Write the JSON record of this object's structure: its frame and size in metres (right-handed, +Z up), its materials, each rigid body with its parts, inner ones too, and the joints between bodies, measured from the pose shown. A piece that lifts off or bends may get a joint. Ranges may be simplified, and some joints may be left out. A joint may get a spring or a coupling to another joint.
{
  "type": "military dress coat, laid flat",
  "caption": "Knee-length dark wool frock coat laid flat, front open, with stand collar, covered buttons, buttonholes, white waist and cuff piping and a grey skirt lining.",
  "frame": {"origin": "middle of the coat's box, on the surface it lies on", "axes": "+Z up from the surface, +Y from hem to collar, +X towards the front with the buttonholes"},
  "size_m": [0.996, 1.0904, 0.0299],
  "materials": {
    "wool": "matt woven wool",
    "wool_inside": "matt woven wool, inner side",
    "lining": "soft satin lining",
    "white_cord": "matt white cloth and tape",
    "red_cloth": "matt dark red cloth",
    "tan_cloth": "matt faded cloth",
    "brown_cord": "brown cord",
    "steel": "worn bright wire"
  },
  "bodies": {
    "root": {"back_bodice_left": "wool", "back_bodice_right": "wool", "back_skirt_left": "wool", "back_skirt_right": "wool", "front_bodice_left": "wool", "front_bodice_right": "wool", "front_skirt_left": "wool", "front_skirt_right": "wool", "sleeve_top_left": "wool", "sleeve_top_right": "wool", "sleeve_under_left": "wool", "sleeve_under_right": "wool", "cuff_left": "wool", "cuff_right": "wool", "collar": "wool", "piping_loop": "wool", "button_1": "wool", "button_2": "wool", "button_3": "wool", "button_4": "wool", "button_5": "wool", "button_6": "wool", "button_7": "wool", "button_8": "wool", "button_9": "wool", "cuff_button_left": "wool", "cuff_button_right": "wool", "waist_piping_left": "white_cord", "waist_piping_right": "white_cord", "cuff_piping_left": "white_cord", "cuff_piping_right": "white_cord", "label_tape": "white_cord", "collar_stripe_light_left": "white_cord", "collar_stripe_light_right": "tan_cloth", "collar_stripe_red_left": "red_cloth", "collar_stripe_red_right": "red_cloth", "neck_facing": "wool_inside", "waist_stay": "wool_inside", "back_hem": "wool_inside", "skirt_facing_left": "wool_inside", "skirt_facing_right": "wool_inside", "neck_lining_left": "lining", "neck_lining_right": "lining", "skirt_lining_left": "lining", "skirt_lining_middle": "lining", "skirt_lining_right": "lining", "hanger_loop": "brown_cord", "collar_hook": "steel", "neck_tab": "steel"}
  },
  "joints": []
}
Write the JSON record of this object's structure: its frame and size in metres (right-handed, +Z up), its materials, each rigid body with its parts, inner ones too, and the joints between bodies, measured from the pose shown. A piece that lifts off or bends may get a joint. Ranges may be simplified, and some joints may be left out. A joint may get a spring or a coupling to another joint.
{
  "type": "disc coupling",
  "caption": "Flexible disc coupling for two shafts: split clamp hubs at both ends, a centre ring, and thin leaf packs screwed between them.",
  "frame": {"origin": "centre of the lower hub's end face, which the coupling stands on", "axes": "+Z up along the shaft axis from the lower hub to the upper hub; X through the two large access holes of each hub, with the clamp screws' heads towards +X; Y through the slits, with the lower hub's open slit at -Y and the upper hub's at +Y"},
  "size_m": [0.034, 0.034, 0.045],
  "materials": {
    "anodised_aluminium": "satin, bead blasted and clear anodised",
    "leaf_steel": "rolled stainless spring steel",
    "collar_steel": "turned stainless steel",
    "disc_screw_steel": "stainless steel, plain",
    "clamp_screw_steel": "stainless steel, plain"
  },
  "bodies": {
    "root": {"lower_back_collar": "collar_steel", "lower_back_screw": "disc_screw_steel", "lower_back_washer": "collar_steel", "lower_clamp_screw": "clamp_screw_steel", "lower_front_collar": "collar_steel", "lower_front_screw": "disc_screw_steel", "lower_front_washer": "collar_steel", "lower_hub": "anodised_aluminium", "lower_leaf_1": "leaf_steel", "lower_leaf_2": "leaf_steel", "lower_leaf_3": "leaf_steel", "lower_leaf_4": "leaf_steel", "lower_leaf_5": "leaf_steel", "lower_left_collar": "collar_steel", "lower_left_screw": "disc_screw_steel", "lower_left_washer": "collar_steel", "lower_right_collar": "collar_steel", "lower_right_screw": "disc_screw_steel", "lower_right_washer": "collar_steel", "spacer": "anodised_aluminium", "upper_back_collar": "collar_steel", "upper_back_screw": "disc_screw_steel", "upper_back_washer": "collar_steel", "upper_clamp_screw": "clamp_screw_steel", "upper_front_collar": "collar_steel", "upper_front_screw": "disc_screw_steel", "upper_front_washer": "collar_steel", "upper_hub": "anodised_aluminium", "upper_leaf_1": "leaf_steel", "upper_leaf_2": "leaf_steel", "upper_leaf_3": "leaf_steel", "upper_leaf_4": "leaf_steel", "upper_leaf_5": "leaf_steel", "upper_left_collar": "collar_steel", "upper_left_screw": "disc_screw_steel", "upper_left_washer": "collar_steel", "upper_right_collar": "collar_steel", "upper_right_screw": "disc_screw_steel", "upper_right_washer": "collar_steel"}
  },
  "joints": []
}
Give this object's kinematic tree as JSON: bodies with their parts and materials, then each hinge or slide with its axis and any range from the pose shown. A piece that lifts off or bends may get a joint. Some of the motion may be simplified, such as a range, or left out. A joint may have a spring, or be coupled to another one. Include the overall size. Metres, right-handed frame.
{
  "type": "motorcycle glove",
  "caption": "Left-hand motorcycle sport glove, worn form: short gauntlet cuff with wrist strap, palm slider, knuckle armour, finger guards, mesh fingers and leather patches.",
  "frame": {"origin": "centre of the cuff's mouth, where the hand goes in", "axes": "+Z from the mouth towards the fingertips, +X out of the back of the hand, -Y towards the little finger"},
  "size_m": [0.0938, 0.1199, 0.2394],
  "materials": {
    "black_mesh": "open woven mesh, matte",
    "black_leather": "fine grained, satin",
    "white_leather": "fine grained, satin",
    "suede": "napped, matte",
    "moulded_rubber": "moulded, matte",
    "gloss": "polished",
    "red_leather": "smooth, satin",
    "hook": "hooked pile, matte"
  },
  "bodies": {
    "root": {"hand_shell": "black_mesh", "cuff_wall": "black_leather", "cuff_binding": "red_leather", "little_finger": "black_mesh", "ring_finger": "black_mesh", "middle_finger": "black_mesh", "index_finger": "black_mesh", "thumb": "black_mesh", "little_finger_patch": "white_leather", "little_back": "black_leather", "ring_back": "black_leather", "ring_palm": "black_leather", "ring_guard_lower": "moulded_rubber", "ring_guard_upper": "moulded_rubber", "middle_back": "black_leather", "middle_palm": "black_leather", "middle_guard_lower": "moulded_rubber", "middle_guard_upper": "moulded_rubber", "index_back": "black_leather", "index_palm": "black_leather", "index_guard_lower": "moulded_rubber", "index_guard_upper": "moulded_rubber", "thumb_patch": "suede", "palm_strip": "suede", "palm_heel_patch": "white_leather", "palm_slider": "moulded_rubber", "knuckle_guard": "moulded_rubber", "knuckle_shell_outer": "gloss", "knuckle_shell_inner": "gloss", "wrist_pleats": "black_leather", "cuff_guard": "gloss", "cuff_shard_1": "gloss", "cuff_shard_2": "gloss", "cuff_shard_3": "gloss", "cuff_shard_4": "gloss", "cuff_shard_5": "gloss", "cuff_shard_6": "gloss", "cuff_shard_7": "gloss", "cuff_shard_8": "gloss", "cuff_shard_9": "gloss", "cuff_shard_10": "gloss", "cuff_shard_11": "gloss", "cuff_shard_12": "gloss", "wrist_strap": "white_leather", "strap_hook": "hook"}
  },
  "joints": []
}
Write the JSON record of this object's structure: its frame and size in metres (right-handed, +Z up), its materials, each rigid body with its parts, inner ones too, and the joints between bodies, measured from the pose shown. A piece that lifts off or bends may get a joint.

== == ==

Can you give every line above again, exactly as written?

_The reply:_
Write the JSON record of this object's structure: its frame and size in metres (right-handed, +Z up), its materials, each rigid body with its parts, inner ones too, and the joints between bodies, measured from the pose shown. A piece that lifts off or bends may get a joint. Ranges may be simplified, and some joints may be left out. A joint may get a spring or a coupling to another joint.
{
  "type": "military dress coat, laid flat",
  "caption": "Knee-length dark wool frock coat laid flat, front open, with stand collar, covered buttons, buttonholes, white waist and cuff piping and a grey skirt lining.",
  "frame": {"origin": "middle of the coat's box, on the surface it lies on", "axes": "+Z up from the surface, +Y from hem to collar, +X towards the front with the buttonholes"},
  "size_m": [0.996, 1.0904, 0.0299],
  "materials": {
    "wool": "matt woven wool",
    "wool_inside": "matt woven wool, inner side",
    "lining": "soft satin lining",
    "white_cord": "matt white cloth and tape",
    "red_cloth": "matt dark red cloth",
    "tan_cloth": "matt faded cloth",
    "brown_cord": "brown cord",
    "steel": "worn bright wire"
  },
  "bodies": {
    "root": {"back_bodice_left": "wool", "back_bodice_right": "wool", "back_skirt_left": "wool", "back_skirt_right": "wool", "front_bodice_left": "wool", "front_bodice_right": "wool", "front_skirt_left": "wool", "front_skirt_right": "wool", "sleeve_top_left": "wool", "sleeve_top_right": "wool", "sleeve_under_left": "wool", "sleeve_under_right": "wool", "cuff_left": "wool", "cuff_right": "wool", "collar": "wool", "piping_loop": "wool", "button_1": "wool", "button_2": "wool", "button_3": "wool", "button_4": "wool", "button_5": "wool", "button_6": "wool", "button_7": "wool", "button_8": "wool", "button_9": "wool", "cuff_button_left": "wool", "cuff_button_right": "wool", "waist_piping_left": "white_cord", "waist_piping_right": "white_cord", "cuff_piping_left": "white_cord", "cuff_piping_right": "white_cord", "label_tape": "white_cord", "collar_stripe_light_left": "white_cord", "collar_stripe_light_right": "tan_cloth", "collar_stripe_red_left": "red_cloth", "collar_stripe_red_right": "red_cloth", "neck_facing": "wool_inside", "waist_stay": "wool_inside", "back_hem": "wool_inside", "skirt_facing_left": "wool_inside", "skirt_facing_right": "wool_inside", "neck_lining_left": "lining", "neck_lining_right": "lining", "skirt_lining_left": "lining", "skirt_lining_middle": "lining", "skirt_lining_right": "lining", "hanger_loop": "brown_cord", "collar_hook": "steel", "neck_tab": "steel"}
  },
  "joints": []
}
Write the JSON record of this object's structure: its frame and size in metres (right-handed, +Z up), its materials, each rigid body with its parts, inner ones too, and the joints between bodies, measured from the pose shown. A piece that lifts off or bends may get a joint. Ranges may be simplified, and some joints may be left out. A joint may get a spring or a coupling to another joint.
{
  "type": "disc coupling",
  "caption": "Flexible disc coupling for two shafts: split clamp hubs at both ends, a centre ring, and thin leaf packs screwed between them.",
  "frame": {"origin": "centre of the lower hub's end face, which the coupling stands on", "axes": "+Z up along the shaft axis from the lower hub to the upper hub; X through the two large access holes of each hub, with the clamp screws' heads towards +X; Y through the slits, with the lower hub's open slit at -Y and the upper hub's at +Y"},
  "size_m": [0.034, 0.034, 0.045],
  "materials": {
    "anodised_aluminium": "satin, bead blasted and clear anodised",
    "leaf_steel": "rolled stainless spring steel",
    "collar_steel": "turned stainless steel",
    "disc_screw_steel": "stainless steel, plain",
    "clamp_screw_steel": "stainless steel, plain"
  },
  "bodies": {
    "root": {"lower_back_collar": "collar_steel", "lower_back_screw": "disc_screw_steel", "lower_back_washer": "collar_steel", "lower_clamp_screw": "clamp_screw_steel", "lower_front_collar": "collar_steel", "lower_front_screw": "disc_screw_steel", "lower_front_washer": "collar_steel", "lower_hub": "anodised_aluminium", "lower_leaf_1": "leaf_steel", "lower_leaf_2": "leaf_steel", "lower_leaf_3": "leaf_steel", "lower_leaf_4": "leaf_steel", "lower_leaf_5": "leaf_steel", "lower_left_collar": "collar_steel", "lower_left_screw": "disc_screw_steel", "lower_left_washer": "collar_steel", "lower_right_collar": "collar_steel", "lower_right_screw": "disc_screw_steel", "lower_right_washer": "collar_steel", "spacer": "anodised_aluminium", "upper_back_collar": "collar_steel", "upper_back_screw": "disc_screw_steel", "upper_back_washer": "collar_steel", "upper_clamp_screw": "clamp_screw_steel", "upper_front_collar": "collar_steel", "upper_front_screw": "disc_screw_steel", "upper_front_washer": "collar_steel", "upper_hub": "anodised_aluminium", "upper_leaf_1": "leaf_steel", "upper_leaf_2": "leaf_steel", "upper_leaf_3": "leaf_steel", "upper_leaf_4": "leaf_steel", "upper_leaf_5": "leaf_steel", "upper_left_collar": "collar_steel", "upper_left_screw": "disc_screw_steel", "upper_left_washer": "collar_steel", "upper_right_collar": "collar_steel", "upper_right_screw": "disc_screw_steel", "upper_right_washer": "collar_steel"}
  },
  "joints": []
}
Give this object's kinematic tree as JSON: bodies with their parts and materials, then each hinge or slide with its axis and any range from the pose shown. A piece that lifts off or bends may get a joint. Some of the motion may be simplified, such as a range, or left out. A joint may have a spring, or be coupled to another one. Include the overall size. Metres, right-handed frame.
{
  "type": "motorcycle glove",
  "caption": "Left-hand motorcycle sport glove, worn form: short gauntlet cuff with wrist strap, palm slider, knuckle armour, finger guards, mesh fingers and leather patches.",
  "frame": {"origin": "centre of the cuff's mouth, where the hand goes in", "axes": "+Z from the mouth towards the fingertips, +X out of the back of the hand, -Y towards the little finger"},
  "size_m": [0.0938, 0.1199, 0.2394],
  "materials": {
    "black_mesh": "open woven mesh, matte",
    "black_leather": "fine grained, satin",
    "white_leather": "fine grained, satin",
    "suede": "napped, matte",
    "moulded_rubber": "moulded, matte",
    "gloss": "polished",
    "red_leather": "smooth, satin",
    "hook": "hooked pile, matte"
  },
  "bodies": {
    "root": {"hand_shell": "black_mesh", "cuff_wall": "black_leather", "cuff_binding": "red_leather", "little_finger": "black_mesh", "ring_finger": "black_mesh", "middle_finger": "black_mesh", "index_finger": "black_mesh", "thumb": "black_mesh", "little_finger_patch": "white_leather", "little_back": "black_leather", "ring_back": "black_leather", "ring_palm": "black_leather", "ring_guard_lower": "moulded_rubber", "ring_guard_upper": "moulded_rubber", "middle_back": "black_leather", "middle_palm": "black_leather", "middle_guard_lower": "moulded_rubber", "middle_guard_upper": "moulded_rubber", "index_back": "black_leather", "index_palm": "black_leather", "index_guard_lower": "moulded_rubber", "index_guard_upper": "moulded_rubber", "thumb_patch": "suede", "palm_strip": "suede", "palm_heel_patch": "white_leather", "palm_slider": "moulded_rubber", "knuckle_guard": "moulded_rubber", "knuckle_shell_outer": "gloss", "knuckle_shell_inner": "gloss", "wrist_pleats": "black_leather", "cuff_guard": "gloss", "cuff_shard_1": "gloss", "cuff_shard_2": "gloss", "cuff_shard_3": "gloss", "cuff_shard_4": "gloss", "cuff_shard_5": "gloss", "cuff_shard_6": "gloss", "cuff_shard_7": "gloss", "cuff_shard_8": "gloss", "cuff_shard_9": "gloss", "cuff_shard_10": "gloss", "cuff_shard_11": "gloss", "cuff_shard_12": "gloss", "wrist_strap": "white_leather", "strap_hook": "hook"}
  },
  "joints": []
}
Write the JSON record of this object's structure: its frame and size in metres (right-handed, +Z up), its materials, each rigid body with its parts, inner ones too, and the joints between bodies, measured from the pose shown. A piece that lifts off or bends may get a joint.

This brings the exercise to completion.